People with speech bubbles

 

As the Benioff vision of a 21stcentury connected enterprise resonates through the industry I can’t help notice that there are those still pushing messages from the 80s and 90s. Outside-In for me remains one of the last bastions and relics of the 20thcentury when the world of business has kicked up a notch and is already breaking into the 21st.

Outside-In is the notion that we view all that we do from the Customer’s viewpoint; business processes, interactions, customer service, marketing. We place the customer at the heart of the process and all of a sudden we claim to achieve customer-centricity.

Wrong.

The mirror image of a flawed concept does not remove the flaw itself

 

Where in the 90s business focus was a very selfish and inside-out view (ie profit is king and the customer helps us achieve it) the immediate reaction for those looking for a fix was to turn that strategy 180 and seek an Outside-In approach.

However the problem here is that the concept itself is inherently flawed, the mirror image of a flawed concept does not remove the flaw itself.
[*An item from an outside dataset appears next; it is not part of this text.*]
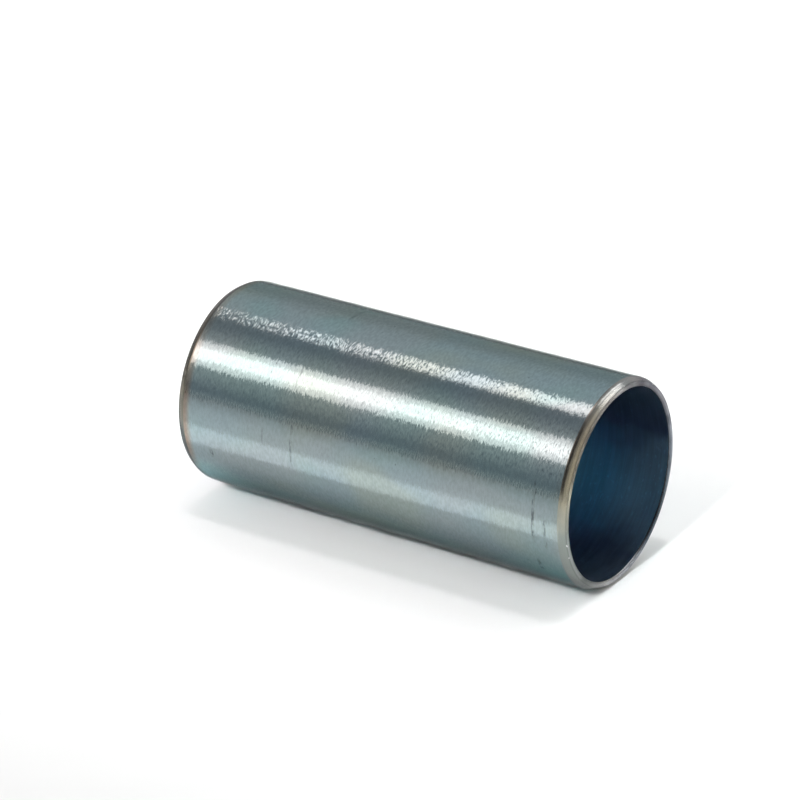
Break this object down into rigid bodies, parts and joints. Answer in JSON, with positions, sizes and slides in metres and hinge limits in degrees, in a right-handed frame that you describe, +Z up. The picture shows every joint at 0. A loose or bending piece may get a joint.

Where once we were designing internally focused processes looking out, we are now designing processes from the outside looking in……it’s all still a one-way vision and approach.

The fact that both Social and Mobile are forcing organisations to completely rethink business and customer strategy means they can no longer afford to follow concepts and methods designed from the last decade.

Like I’ve written in another article on the social business equation on my own blog, it’s all about connection, trust, transparency, engagement. Every one of those concepts is not a one-way flow, every one requires a real relationship that is built on a mutual view of the interaction, that both the customer and the business see each other throughout in the interaction, not just from one perspective. That is how trust, the purported currency of the social business, is gained; through the transparency of the processes involved, of the interactions, of the connection and engagement.

The singular mindset of simply putting the customer first does not equate to a successful enterprise and process outcome anymore. Similarly, how we design processes should reflect just how interconnected all the touch-points are, not just from a customer viewpoint, which is why methods born in the past have no place in where business is moving towards today. The sooner the decay stops the sooner organisations will rapidly evolve.

In the connected enterprise, everyone is the customer.